According to the type of output data, there are two types of operators: streaming operators and non-streaming operators.

Basic Operators

There are a few basic operators that are used to build up the more complex operators.

  • InputOperator: This non-streaming operator is used to get data from an input source.
  • MapOperator: This non-streaming operator is used to apply a function to the input data and return the transformed data.
  • BranchOperator: This non-streaming operator is used to decide which path to run based on the input data.
  • JoinOperator: This non-streaming operator is used to join the data from multiple paths into a single path.
  • StreamifyAbsOperator: This streaming operator is used to convert the non-streaming operator to a streaming operator.
  • UnstreamifyAbsOperator: This non-streaming operator is used to convert the streaming data to non-streaming data.
  • TransformStreamAbsOperator: This streaming operator is used to transform the streaming data to another streaming data.
  • ReduceStreamOperator: This non-streaming operator is used to reduce the streaming to non-streaming data.
  • TriggerOperator: This non-streaming operator is used to trigger a task. It is a special InputOperator

High-level Operators

  • RequestBuilderOperator: This non-streaming operator is used to build a model request from the input data.
  • LLMOperator: This non-streaming operator is used to call a LLM service.
  • StreamingLLMOperator: This streaming operator is used to call a LLM service and expect a streaming response.
  • LLMBranchOperator: This non-streaming operator is used to decide which path to run based on the input data.
  • OpenAIStreamingOutputOperator: This streaming operator is transform the model output to a streaming data compatible with the OpenAI.
  • ChatHistoryPromptComposerOperator: This non-streaming operator is used to build a high-level task to compose a chat history prompt.

Task

What is a Task?

Task is an instance of an operator. It is a stateless design, it means that the task can be executed multiple times with different input data.

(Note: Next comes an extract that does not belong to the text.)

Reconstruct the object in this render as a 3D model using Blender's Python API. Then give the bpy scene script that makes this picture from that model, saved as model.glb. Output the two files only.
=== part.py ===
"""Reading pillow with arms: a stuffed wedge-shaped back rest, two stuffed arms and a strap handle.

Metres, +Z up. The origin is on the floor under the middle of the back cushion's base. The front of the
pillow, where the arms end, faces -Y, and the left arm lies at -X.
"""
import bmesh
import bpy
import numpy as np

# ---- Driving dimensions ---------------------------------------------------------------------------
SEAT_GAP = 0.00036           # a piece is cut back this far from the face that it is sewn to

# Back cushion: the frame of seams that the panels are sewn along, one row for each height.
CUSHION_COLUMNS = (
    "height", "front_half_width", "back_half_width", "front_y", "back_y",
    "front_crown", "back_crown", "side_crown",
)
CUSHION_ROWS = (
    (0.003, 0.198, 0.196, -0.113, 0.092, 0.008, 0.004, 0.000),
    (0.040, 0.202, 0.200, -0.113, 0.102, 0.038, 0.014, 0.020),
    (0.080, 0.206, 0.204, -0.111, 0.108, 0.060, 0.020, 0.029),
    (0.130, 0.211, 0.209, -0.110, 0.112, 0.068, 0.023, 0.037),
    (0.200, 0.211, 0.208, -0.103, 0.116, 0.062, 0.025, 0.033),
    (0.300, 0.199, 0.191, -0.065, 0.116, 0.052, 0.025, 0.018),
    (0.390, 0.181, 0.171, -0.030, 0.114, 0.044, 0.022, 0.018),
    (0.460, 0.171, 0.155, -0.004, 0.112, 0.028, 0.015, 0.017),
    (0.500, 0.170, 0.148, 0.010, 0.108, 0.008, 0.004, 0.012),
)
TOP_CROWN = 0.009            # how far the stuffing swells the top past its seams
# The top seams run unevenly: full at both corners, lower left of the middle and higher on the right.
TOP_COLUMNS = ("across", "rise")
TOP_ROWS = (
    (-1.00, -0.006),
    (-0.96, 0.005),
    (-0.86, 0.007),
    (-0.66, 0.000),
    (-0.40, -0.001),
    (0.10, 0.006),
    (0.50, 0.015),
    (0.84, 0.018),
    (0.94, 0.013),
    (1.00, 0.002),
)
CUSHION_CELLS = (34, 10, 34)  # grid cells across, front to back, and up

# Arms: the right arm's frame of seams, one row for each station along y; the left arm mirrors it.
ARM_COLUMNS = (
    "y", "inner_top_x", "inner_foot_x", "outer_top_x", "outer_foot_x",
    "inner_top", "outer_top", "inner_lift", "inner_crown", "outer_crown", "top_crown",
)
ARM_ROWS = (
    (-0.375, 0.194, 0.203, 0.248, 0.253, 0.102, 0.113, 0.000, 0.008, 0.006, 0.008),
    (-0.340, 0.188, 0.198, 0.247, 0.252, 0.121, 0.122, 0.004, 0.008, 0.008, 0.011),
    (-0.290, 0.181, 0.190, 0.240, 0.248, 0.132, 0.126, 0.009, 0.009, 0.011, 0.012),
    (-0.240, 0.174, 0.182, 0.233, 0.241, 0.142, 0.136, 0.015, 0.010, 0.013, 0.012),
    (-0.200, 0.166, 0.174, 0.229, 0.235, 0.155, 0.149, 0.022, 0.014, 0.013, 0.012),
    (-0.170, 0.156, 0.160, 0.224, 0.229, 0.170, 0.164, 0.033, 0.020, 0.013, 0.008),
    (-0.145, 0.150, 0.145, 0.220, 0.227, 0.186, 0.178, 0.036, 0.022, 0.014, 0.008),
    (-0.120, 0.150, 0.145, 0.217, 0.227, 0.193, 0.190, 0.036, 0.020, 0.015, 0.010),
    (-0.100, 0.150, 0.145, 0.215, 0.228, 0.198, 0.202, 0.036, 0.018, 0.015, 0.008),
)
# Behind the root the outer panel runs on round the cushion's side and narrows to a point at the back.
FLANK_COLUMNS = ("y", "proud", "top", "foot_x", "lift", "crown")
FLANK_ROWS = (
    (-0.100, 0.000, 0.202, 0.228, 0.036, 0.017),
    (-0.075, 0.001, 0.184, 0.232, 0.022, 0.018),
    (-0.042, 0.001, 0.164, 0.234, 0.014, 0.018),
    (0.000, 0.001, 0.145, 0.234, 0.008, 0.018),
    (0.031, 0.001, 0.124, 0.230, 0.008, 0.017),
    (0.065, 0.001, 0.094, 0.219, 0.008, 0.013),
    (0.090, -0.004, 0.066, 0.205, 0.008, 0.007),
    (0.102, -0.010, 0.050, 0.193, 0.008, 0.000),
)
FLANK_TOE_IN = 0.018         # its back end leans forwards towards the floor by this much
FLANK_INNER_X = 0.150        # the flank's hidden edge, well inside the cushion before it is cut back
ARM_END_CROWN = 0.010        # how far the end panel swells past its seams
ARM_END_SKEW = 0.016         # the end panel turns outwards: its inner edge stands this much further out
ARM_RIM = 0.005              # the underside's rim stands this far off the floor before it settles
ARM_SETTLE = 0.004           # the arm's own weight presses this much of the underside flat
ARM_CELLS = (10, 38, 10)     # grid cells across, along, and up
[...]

Every task can receive multiple input data from the parent tasks, and return a single output data to the child tasks.

Runner

What is a Runner?

A runner is a class that is used to execute the tasks in the DAG. When we call a task by task.call(call_data="world"), we are using a runner to execute the task. It will trigger all the parent tasks of the task, and then execute the task.

The DefaultWorkflowRunner is run your task in the same process. And the RayWorkflowRunner is run your task in a Ray cluster(Not implemented yet in community version). Also, you can implement your own runner to run your task in your own environment.